If I can find an appropriate place for it in my fiction, I’ll gladly put “short baseball” in, with an alternate history background as to how it got started and developed (which almost certainly means earlier and more widespread legal sports betting in baseball-friendly countries).
One of my personal in-jokes is how few Larry Bond books I’ve actually read and reviewed on Fuldapocalypse, which is either two or three as of this post. The books are Cauldron, Red Phoenix, and Red Storm Rising if you count it. This combined with the increasing diversification of the blog makes me sometimes go “Boy I’ve reviewed more [insert genre or author that’s nothing like him] books than I have Larry Bond’s”.
Bond, along with Hackett himself, is the most “Icelandic” of the authors I’ve read on Fuldapocalypse. The most tied to wargaming. The most determined to have a “broad-front”, top-to-bottom perspective with a bunch of viewpoint characters.
And well, I have to say he’s not the most impressive, at least judging from the sample size I’ve seen. Not the worst by any means, but you’ll notice how “meh” I sound in my review of Red Phoenix. I’ll be fair and say that I think a big part of it isn’t his fault. In short, I know too much about the subject matter to be impressed the way a “normal” reader might be.
And yet, from the broader perspective I’ve experienced, my respect for him has actually grown. For Bond’s work remains distinct. There are lots and lots and lots of more “normal” cheap thrillers, and it’s, to be frank, not the hardest genre to succeed in. There are much fewer “big-war thrillers”, and it is a harder genre to do right.
Larry Bond can’t be faulted for trying. And there’s certainly room in the literary sphere for books in his style alongside the spacesuit commandos and terrorist-shooters.

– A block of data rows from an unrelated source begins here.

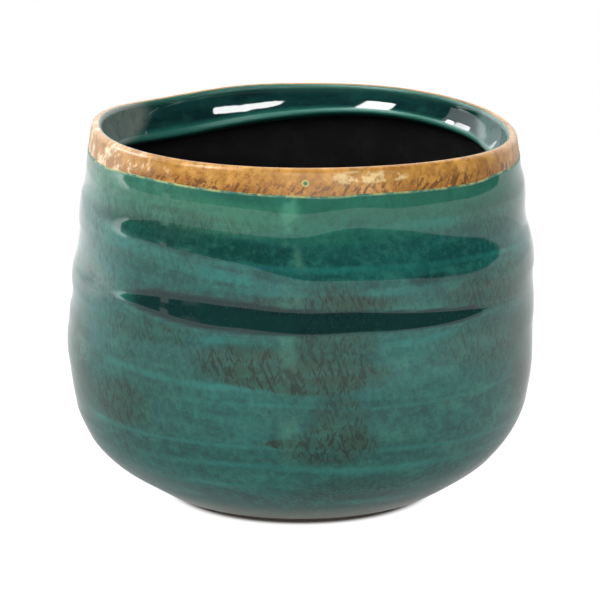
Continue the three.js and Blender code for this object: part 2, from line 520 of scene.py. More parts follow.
def swell(nodes, height, risen, bearing):
    """How far the hand-made wall swells beyond its smooth shape, and the pooled glaze, partly painted
    dark reflection.
    """
    across = nodes.math("SINE", bearing)
    along = nodes.math("DIVIDE", nodes.plus(height, nodes.times(across, RING_LEAN)), SWELL_REACH)
    reach, most = SWELL_REACH / MM, MOST_SWELL / MM
    sides = []
    for points in (SWELL_LEFT, SWELL_FRONT, SWELL_RIGHT):
        line = [(place / reach, 0.5 + size / most / 2) for place, size in points]
        sides.append(nodes.times(nodes.minus(nodes.curve(along, line), 0.5), 2 * MOST_SWELL))
    left, front, right = sides
    moved, pooled_and_painted_reflection = shoulders(nodes, risen, across)
    front = nodes.plus(front, moved)
    to_left = nodes.times(nodes.minus(left, front), nodes.rise(across, *LEFT_TAKES_OVER))
    to_right = nodes.times(nodes.minus(right, front), nodes.rise(across, *RIGHT_TAKES_OVER))
    return nodes.plus(front, to_left, to_right), pooled_and_painted_reflection


def geometry_tree(name, sockets):
    """A new tree with named inputs, each as (name, kind, value), and one output, the piece."""
    tree = bpy.data.node_groups.new(name, "GeometryNodeTree")
    for label, kind, value in sockets:
        socket = tree.interface.new_socket(label, in_out="INPUT", socket_type="NodeSocket" + kind)
        if value is not None:
            socket.default_value = value
    tree.interface.new_socket("Piece", in_out="OUTPUT", socket_type="NodeSocketGeometry")
    nodes = Nodes(tree)
    return tree, nodes, nodes.add("NodeGroupInput").outputs


def grid_round(nodes, sides, rows):
    """A grid for turning, with the row and the bearing of each point. Its last column comes
    back to the first."""
    columns = nodes.plus(sides, 1)
    grid = nodes.add("GeometryNodeMeshGrid", {"Vertices X": columns, "Vertices Y": rows})
    index = nodes.add("GeometryNodeInputIndex")
    column = nodes.math("FLOOR", nodes.math("DIVIDE", nodes.plus(index, 0.5), rows))
    row = nodes.minus(index, nodes.times(column, rows))
    turn = nodes.math("DIVIDE", nodes.math("MODULO", column, sides), sides)
    return grid.outputs["Mesh"], row, nodes.times(turn, 2 * math.pi)


def outwards_at(nodes, bearing):
    """The level direction of a bearing."""
    return nodes.combine(nodes.math("SINE", bearing), nodes.times(nodes.math("COSINE", bearing), -1), 0)


def finished(nodes, mesh, material):
    """Ends a tree with its piece, smooth, realized and in its material."""
    mesh = nodes.add("GeometryNodeSetShadeSmooth", {"Geometry": mesh})
    mesh = nodes.add("GeometryNodeRealizeInstances", {"Geometry": mesh})
    mesh = nodes.add("GeometryNodeSetMaterial", {"Geometry": mesh, "Material": material})
    nodes.add("NodeGroupOutput", {"Piece": mesh})


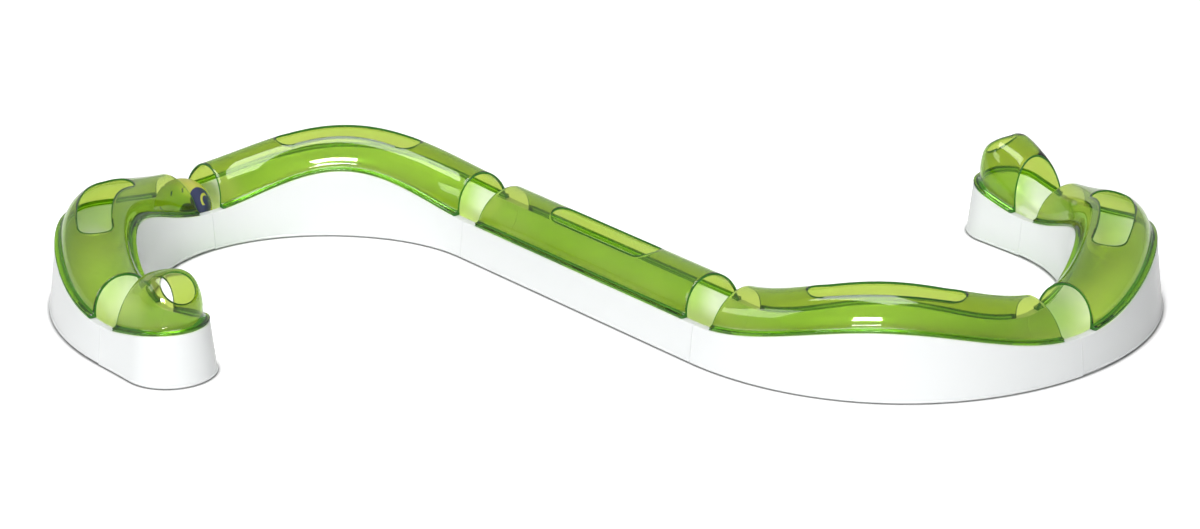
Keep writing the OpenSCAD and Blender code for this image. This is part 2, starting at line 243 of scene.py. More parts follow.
class Moulding:
    """Vertices and faces of one moulded wall, in straight coordinates of its piece: along
    the route, across it and up from the rim, in mm. drop runs from 0 at the rim to 1 at
    the foot of a wall, outward is the plan direction in which the draft spreads it, and
    cut_faces are the faces of cut edges."""

    def __init__(self):
        self.points, self.drops, self.outwards = [], [], []
        self.faces, self.cut_faces = [], []

    def add_points(self, points, drops, outwards):
        first = len(self.points)
        self.points += [tuple(p) for p in points]
        self.drops += list(drops)
        self.outwards += [tuple(o) for o in outwards]
        return np.arange(first, len(self.points))

    def sweep(self, along, facing, across, up, drop=None):
        """Grid of points: row i faces the plan angle facing[i], and column j stands
        across[j] out from the middle line. along and up have one value for each point."""
        rows, cols = along.shape
        out = np.stack([np.cos(facing), np.sin(facing), 0 * facing], 1)
        grid = np.zeros((rows, cols, 3))
        grid[..., 0] = along + out[:, None, 0] * across
        grid[..., 1] = out[:, None, 1] * across
        grid[..., 2] = up
        drop = np.zeros(cols) if drop is None else drop
        ids = self.add_points(grid.reshape(-1, 3), np.tile(drop, rows), np.repeat(out, cols, 0))
        return ids.reshape(rows, cols)

    def skin(self, ids, keep=None):
        """Quads over a grid of points, but where keep is False."""
        for i in range(ids.shape[0] - 1):
            for j in range(ids.shape[1] - 1):
                if keep is None or keep[i, j]:
                    self.faces.append((ids[i, j], ids[i, j + 1], ids[i + 1, j + 1], ids[i + 1, j]))

    def wall_between(self, a, b):
        """Quads between two rows of points."""
        for k in range(len(a) - 1):
            self.faces.append((a[k], a[k + 1], b[k + 1], b[k]))

    def block(self, outline, up):
        """A block with upright sides between two heights, over an outline of points that
        are placed along the route and across it."""
        count = len(outline)
        low, top = [self.add_points([(s, v, z) for s, v in outline], [0.0] * count,
                                    [(0, 0, 0)] * count) for z in up]
        self.faces += [tuple(low), tuple(top)]
        self.wall_between(np.append(low, low[0]), np.append(top, top[0]))

    def mesh(self, name):
        data = bpy.data.meshes.new(name)
        data.from_pydata([[c * MM for c in p] for p in self.points], [], self.faces)
        drops = data.attributes.new("drop", "FLOAT", "POINT")
        drops.data.foreach_set("value", self.drops)
        outwards = data.attributes.new("outward", "FLOAT_VECTOR", "POINT")
        outwards.data.foreach_set("vector", np.array(self.outwards, float).ravel())
        cut = data.attributes.new("cut_edge", "BOOLEAN", "FACE")
        cut.data.foreach_set("value", np.isin(np.arange(len(self.faces)), self.cut_faces))
        bm = bmesh.new()
        bm.from_mesh(data)
        loose = [v for v in bm.verts if not v.link_faces]
        bmesh.ops.delete(bm, geom=loose, context="VERTS")
        bmesh.ops.remove_doubles(bm, verts=bm.verts, dist=SAME_PLACE)
        bmesh.ops.dissolve_degenerate(bm, edges=bm.edges, dist=SAME_PLACE / 10)
        bmesh.ops.recalc_face_normals(bm, faces=bm.faces)
        bm.to_mesh(data)
        bm.free()
        return data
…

So, a long time ago I had this idea in my mind. Now, granted, I didn’t know how to proceed from there, but it was this idea I had in my mind. Maybe it could still work as a very short story by itself.
I’ve talked before about “Steel Panthers Characterization”, derived from this:
Basically, in Steel Panthers, a unit has a nationally appropriate name and rank applied to it. Being otherwise interchangeable, this means nothing else in terms of characterization.
I came up with the term “Steel Panthers Characterization” to describe situations when characters were not just underdeveloped, but seemed to exist solely to put a certain piece of military equipment into action.
Fortunately, just as there were many, many fewer “Big-War Thrillers” than I’d thought, there are equally as few Steel Panthers Characters. Yet as a formative experience, this introduction stuck in my mind.
Basically, there would be a pilot in a two-seat, side-by-side aircraft, like an A-6 (as in the illustration) or an F-111 or an Su-24. It would dive in, release its weapons, and fly away on a routine mission.
Suddenly, the pilot would realize something wasn’t right. He looks at the other crewman, clad in his flight suit. Lifting up the visor, the pilot sees absolutely nothing underneath it. Same thing with the gloves and sleeves. Unnerved, the pilot simply ejects. His fate would be left ambiguous in a short story, but in a longer one he would become one of the characters.
What’s soured me on the concept is that I’ve felt it’s not only too harsh a critique, but also too inaccurate of one, given how few works really sink to that level. And the ones that do either make up for it in some way or are just unfairly easy targets. But still, the draft of the pilot’s story is something I feel I should share.